- [What is being asked]: Copy out all of the material exactly as presented.

Records from a data collection:
----

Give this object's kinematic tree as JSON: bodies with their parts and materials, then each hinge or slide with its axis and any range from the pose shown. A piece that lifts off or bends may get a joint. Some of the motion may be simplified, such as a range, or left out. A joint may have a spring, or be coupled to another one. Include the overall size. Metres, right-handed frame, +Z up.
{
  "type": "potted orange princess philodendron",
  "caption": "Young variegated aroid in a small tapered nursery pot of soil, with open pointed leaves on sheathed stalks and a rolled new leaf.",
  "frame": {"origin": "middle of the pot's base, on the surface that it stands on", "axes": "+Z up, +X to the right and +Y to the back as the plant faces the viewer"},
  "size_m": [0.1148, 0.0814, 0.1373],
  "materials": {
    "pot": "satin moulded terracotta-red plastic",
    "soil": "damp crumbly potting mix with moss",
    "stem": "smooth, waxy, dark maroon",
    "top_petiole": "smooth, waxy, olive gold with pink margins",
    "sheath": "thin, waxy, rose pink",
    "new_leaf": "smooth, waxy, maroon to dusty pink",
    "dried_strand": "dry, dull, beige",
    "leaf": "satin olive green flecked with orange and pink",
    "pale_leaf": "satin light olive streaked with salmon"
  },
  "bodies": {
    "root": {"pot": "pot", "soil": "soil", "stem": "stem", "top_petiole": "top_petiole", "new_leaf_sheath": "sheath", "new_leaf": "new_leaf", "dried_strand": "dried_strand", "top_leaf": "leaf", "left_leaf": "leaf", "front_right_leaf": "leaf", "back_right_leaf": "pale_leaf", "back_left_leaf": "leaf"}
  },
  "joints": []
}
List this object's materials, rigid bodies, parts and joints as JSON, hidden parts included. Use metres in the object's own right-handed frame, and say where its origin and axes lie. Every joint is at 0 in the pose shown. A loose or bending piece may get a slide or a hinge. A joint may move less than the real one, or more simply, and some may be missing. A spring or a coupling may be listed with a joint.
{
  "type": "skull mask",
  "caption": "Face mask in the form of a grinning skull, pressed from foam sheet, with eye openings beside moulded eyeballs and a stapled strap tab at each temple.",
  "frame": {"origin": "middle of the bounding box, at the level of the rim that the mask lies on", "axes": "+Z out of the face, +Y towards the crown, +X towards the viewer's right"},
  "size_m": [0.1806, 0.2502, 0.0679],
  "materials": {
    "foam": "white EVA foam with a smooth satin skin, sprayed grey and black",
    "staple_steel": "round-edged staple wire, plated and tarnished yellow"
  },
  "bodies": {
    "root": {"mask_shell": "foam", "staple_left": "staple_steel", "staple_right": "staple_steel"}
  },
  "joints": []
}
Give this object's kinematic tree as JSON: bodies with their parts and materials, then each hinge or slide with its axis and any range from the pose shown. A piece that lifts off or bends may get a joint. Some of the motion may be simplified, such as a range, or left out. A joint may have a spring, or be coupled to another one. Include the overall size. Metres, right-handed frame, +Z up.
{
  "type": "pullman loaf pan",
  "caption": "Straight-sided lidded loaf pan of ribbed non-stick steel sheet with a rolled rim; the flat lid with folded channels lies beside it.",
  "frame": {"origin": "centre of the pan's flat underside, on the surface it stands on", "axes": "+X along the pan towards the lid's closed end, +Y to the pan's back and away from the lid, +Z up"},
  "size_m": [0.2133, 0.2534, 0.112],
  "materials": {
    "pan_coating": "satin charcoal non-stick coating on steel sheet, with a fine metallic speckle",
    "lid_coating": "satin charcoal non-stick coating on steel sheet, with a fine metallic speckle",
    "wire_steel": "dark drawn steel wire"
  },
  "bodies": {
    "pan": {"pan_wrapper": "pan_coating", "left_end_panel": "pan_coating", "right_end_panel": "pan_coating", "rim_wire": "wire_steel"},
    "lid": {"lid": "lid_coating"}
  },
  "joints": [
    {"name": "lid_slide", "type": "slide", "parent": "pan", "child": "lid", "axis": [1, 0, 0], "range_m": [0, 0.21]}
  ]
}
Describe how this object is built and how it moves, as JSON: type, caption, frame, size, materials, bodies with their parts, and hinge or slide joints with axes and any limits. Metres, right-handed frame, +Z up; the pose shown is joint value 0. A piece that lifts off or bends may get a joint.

----

- [Task answer]:
Give this object's kinematic tree as JSON: bodies with their parts and materials, then each hinge or slide with its axis and any range from the pose shown. A piece that lifts off or bends may get a joint. Some of the motion may be simplified, such as a range, or left out. A joint may have a spring, or be coupled to another one. Include the overall size. Metres, right-handed frame, +Z up.
{
  "type": "potted orange princess philodendron",
  "caption": "Young variegated aroid in a small tapered nursery pot of soil, with open pointed leaves on sheathed stalks and a rolled new leaf.",
  "frame": {"origin": "middle of the pot's base, on the surface that it stands on", "axes": "+Z up, +X to the right and +Y to the back as the plant faces the viewer"},
  "size_m": [0.1148, 0.0814, 0.1373],
  "materials": {
    "pot": "satin moulded terracotta-red plastic",
    "soil": "damp crumbly potting mix with moss",
    "stem": "smooth, waxy, dark maroon",
    "top_petiole": "smooth, waxy, olive gold with pink margins",
    "sheath": "thin, waxy, rose pink",
    "new_leaf": "smooth, waxy, maroon to dusty pink",
    "dried_strand": "dry, dull, beige",
    "leaf": "satin olive green flecked with orange and pink",
    "pale_leaf": "satin light olive streaked with salmon"
  },
  "bodies": {
    "root": {"pot": "pot", "soil": "soil", "stem": "stem", "top_petiole": "top_petiole", "new_leaf_sheath": "sheath", "new_leaf": "new_leaf", "dried_strand": "dried_strand", "top_leaf": "leaf", "left_leaf": "leaf", "front_right_leaf": "leaf", "back_right_leaf": "pale_leaf", "back_left_leaf": "leaf"}
  },
  "joints": []
}
List this object's materials, rigid bodies, parts and joints as JSON, hidden parts included. Use metres in the object's own right-handed frame, and say where its origin and axes lie. Every joint is at 0 in the pose shown. A loose or bending piece may get a slide or a hinge. A joint may move less than the real one, or more simply, and some may be missing. A spring or a coupling may be listed with a joint.
{
  "type": "skull mask",
  "caption": "Face mask in the form of a grinning skull, pressed from foam sheet, with eye openings beside moulded eyeballs and a stapled strap tab at each temple.",
  "frame": {"origin": "middle of the bounding box, at the level of the rim that the mask lies on", "axes": "+Z out of the face, +Y towards the crown, +X towards the viewer's right"},
  "size_m": [0.1806, 0.2502, 0.0679],
  "materials": {
    "foam": "white EVA foam with a smooth satin skin, sprayed grey and black",
    "staple_steel": "round-edged staple wire, plated and tarnished yellow"
  },
  "bodies": {
    "root": {"mask_shell": "foam", "staple_left": "staple_steel", "staple_right": "staple_steel"}
  },
  "joints": []
}
Give this object's kinematic tree as JSON: bodies with their parts and materials, then each hinge or slide with its axis and any range from the pose shown. A piece that lifts off or bends may get a joint. Some of the motion may be simplified, such as a range, or left out. A joint may have a spring, or be coupled to another one. Include the overall size. Metres, right-handed frame, +Z up.
{
  "type": "pullman loaf pan",
  "caption": "Straight-sided lidded loaf pan of ribbed non-stick steel sheet with a rolled rim; the flat lid with folded channels lies beside it.",
  "frame": {"origin": "centre of the pan's flat underside, on the surface it stands on", "axes": "+X along the pan towards the lid's closed end, +Y to the pan's back and away from the lid, +Z up"},
  "size_m": [0.2133, 0.2534, 0.112],
  "materials": {
    "pan_coating": "satin charcoal non-stick coating on steel sheet, with a fine metallic speckle",
    "lid_coating": "satin charcoal non-stick coating on steel sheet, with a fine metallic speckle",
    "wire_steel": "dark drawn steel wire"
  },
  "bodies": {
    "pan": {"pan_wrapper": "pan_coating", "left_end_panel": "pan_coating", "right_end_panel": "pan_coating", "rim_wire": "wire_steel"},
    "lid": {"lid": "lid_coating"}
  },
  "joints": [
    {"name": "lid_slide", "type": "slide", "parent": "pan", "child": "lid", "axis": [1, 0, 0], "range_m": [0, 0.21]}
  ]
}
Describe how this object is built and how it moves, as JSON: type, caption, frame, size, materials, bodies with their parts, and hinge or slide joints with axes and any limits. Metres, right-handed frame, +Z up; the pose shown is joint value 0. A piece that lifts off or bends may get a joint.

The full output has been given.